┌─ Record set

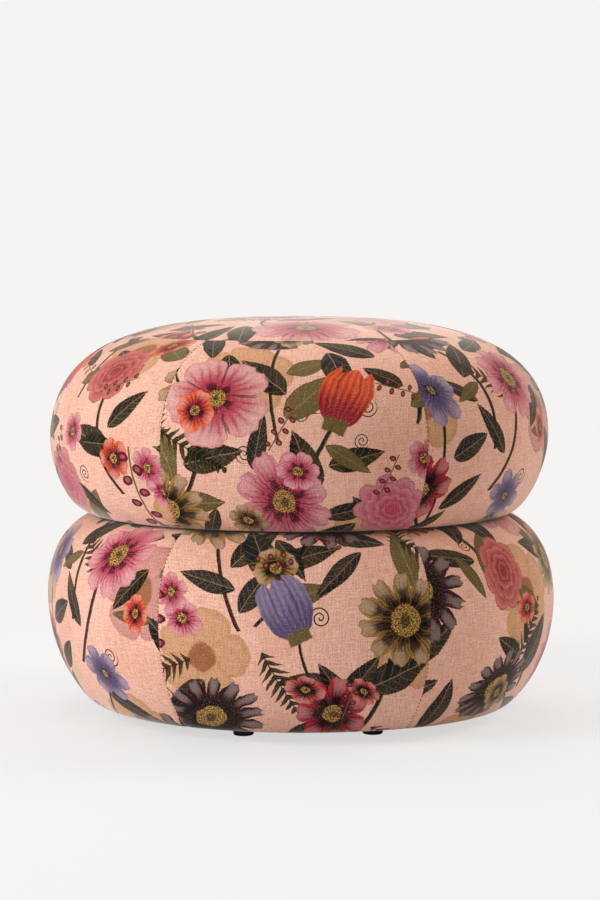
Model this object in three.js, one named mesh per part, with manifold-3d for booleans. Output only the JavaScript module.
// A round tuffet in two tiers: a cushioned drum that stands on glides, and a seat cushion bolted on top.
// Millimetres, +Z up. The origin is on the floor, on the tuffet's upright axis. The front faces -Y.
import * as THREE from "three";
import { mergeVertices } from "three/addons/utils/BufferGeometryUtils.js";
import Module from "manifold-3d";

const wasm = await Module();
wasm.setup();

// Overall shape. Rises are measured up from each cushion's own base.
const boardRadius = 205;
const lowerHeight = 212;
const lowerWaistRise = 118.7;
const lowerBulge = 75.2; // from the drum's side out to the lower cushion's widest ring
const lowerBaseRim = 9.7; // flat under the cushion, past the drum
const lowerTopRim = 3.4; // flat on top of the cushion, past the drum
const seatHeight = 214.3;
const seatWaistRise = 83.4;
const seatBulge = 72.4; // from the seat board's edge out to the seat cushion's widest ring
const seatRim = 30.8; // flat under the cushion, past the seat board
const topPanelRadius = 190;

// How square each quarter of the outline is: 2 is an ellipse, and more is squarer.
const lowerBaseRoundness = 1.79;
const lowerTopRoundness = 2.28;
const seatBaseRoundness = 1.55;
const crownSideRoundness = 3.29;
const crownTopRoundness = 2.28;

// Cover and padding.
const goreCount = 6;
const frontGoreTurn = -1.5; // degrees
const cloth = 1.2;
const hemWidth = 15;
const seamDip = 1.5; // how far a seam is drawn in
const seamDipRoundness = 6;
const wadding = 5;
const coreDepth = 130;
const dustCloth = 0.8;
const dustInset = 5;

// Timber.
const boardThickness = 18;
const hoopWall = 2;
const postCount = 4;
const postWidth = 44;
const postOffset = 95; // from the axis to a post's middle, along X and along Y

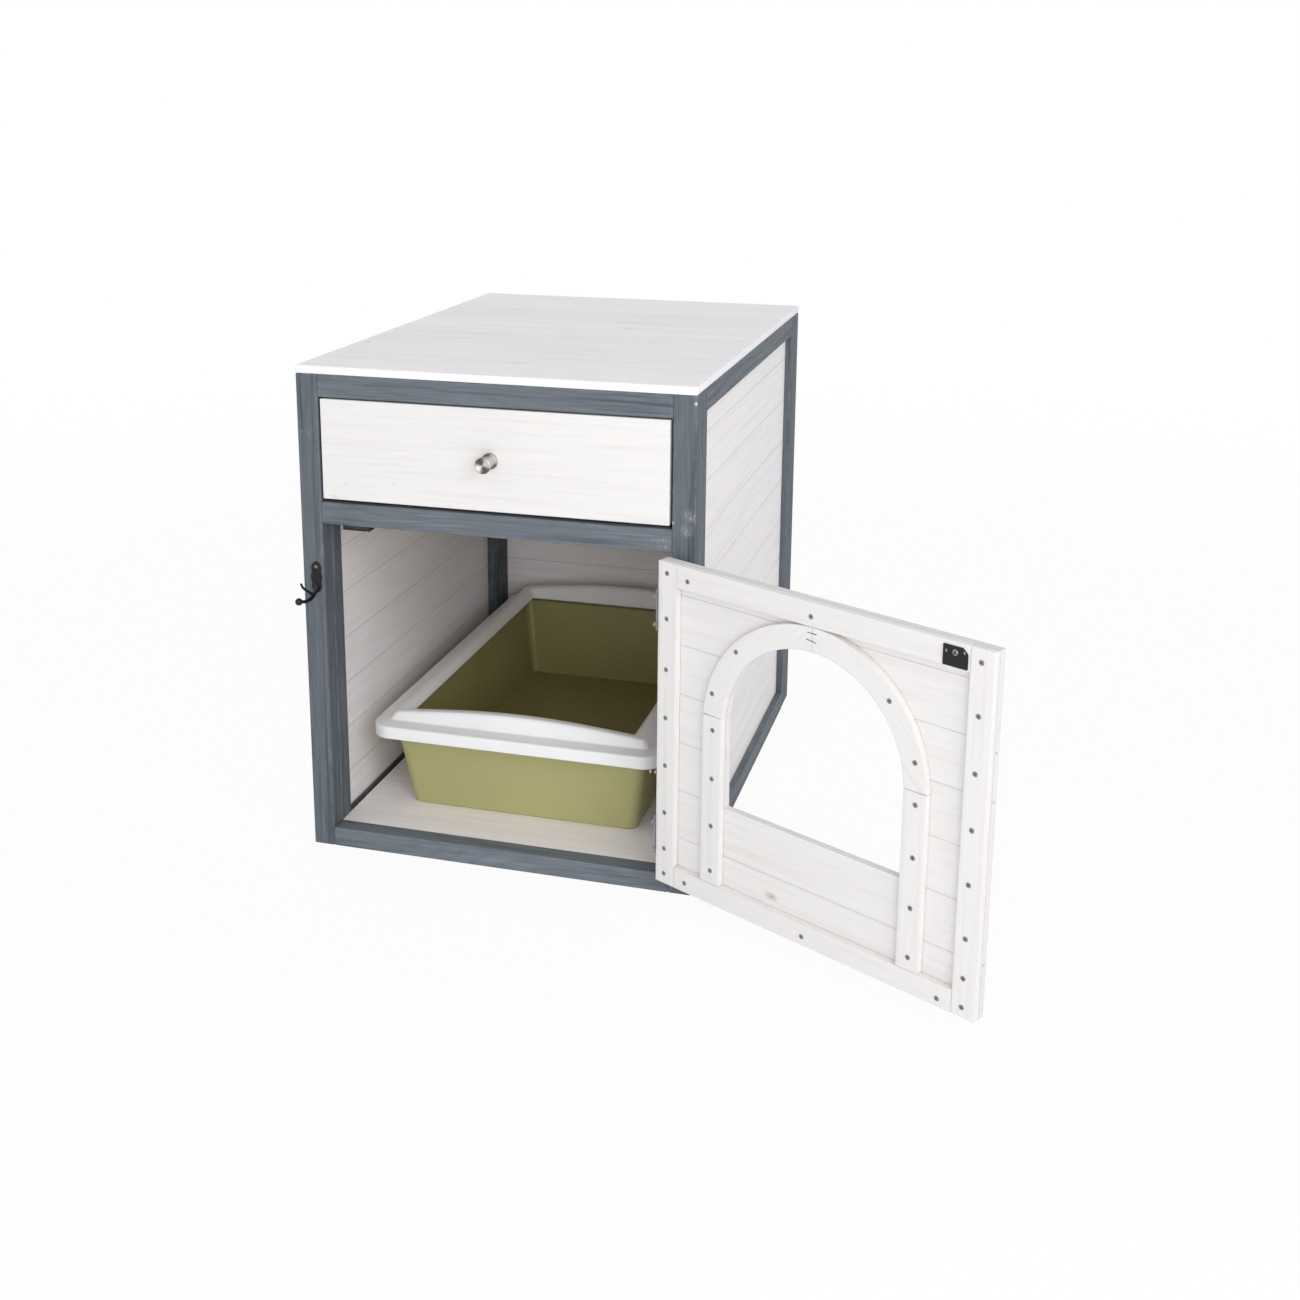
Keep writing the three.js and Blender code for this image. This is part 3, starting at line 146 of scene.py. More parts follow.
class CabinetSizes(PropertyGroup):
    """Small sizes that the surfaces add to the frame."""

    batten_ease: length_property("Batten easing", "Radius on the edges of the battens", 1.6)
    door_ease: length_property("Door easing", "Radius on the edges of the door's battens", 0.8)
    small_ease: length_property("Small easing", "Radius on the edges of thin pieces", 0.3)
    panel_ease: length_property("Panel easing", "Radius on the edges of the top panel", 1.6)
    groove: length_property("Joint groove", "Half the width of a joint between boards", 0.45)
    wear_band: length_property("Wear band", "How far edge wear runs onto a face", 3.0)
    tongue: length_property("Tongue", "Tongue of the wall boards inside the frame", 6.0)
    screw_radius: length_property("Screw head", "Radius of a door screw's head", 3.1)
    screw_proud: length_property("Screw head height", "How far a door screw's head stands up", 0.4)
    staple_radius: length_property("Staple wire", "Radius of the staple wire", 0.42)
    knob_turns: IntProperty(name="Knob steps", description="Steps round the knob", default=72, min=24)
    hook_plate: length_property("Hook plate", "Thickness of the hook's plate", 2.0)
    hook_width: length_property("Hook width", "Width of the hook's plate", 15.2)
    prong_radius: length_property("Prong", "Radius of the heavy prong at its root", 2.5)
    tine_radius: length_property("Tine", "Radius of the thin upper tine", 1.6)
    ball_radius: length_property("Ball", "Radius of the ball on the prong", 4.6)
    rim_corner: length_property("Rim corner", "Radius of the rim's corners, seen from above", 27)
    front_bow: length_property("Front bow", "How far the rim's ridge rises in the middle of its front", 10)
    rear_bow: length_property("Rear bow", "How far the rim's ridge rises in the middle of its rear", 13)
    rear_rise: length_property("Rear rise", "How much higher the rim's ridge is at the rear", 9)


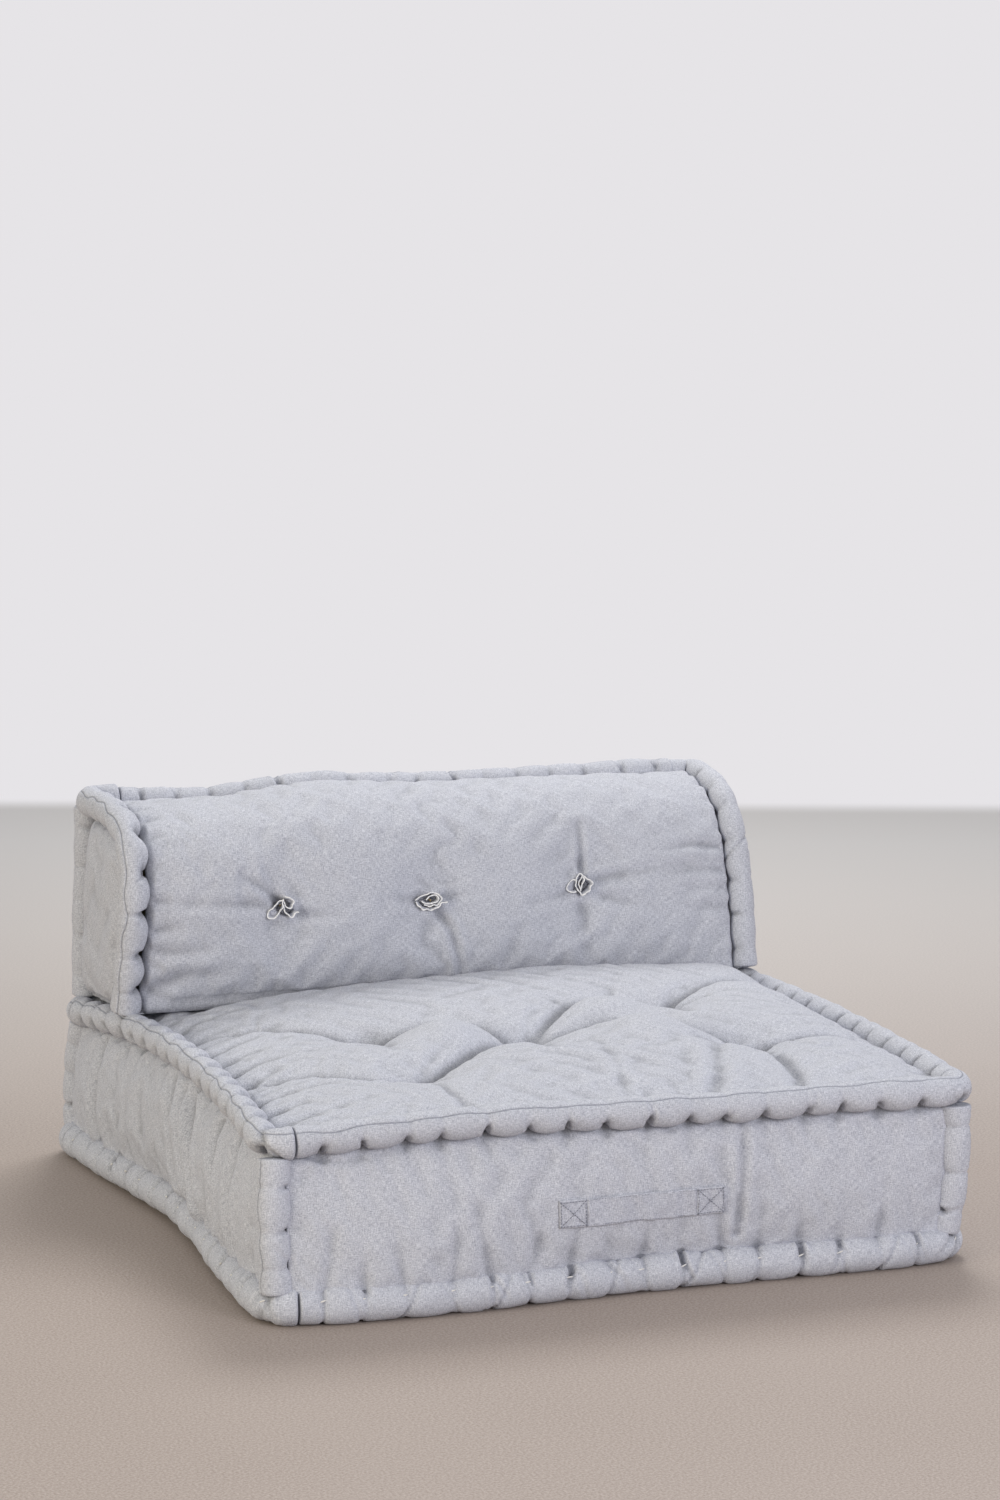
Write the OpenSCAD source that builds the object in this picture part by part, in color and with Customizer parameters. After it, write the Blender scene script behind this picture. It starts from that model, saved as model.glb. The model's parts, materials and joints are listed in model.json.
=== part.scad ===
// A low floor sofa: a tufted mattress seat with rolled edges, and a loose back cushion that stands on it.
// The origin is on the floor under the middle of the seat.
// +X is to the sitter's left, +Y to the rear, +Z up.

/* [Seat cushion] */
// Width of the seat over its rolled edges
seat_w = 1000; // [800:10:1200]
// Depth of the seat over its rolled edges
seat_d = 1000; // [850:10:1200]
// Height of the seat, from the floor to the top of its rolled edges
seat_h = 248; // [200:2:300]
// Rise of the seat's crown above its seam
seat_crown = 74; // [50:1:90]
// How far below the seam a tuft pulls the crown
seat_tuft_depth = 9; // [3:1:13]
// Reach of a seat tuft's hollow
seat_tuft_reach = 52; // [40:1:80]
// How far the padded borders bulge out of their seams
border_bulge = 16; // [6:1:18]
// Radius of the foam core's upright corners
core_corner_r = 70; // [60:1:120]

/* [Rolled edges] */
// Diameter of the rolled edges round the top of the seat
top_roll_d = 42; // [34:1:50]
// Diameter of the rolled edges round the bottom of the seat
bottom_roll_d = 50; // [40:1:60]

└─

Goal of the exercise:
Each line from the line with "Keep writing the" to the line with "sizes that the" is to be echoed exactly; both boundary lines are included, and nothing else is to be output.

Output:
Keep writing the three.js and Blender code for this image. This is part 3, starting at line 146 of scene.py. More parts follow.
class CabinetSizes(PropertyGroup):
    """Small sizes that the surfaces add to the frame."""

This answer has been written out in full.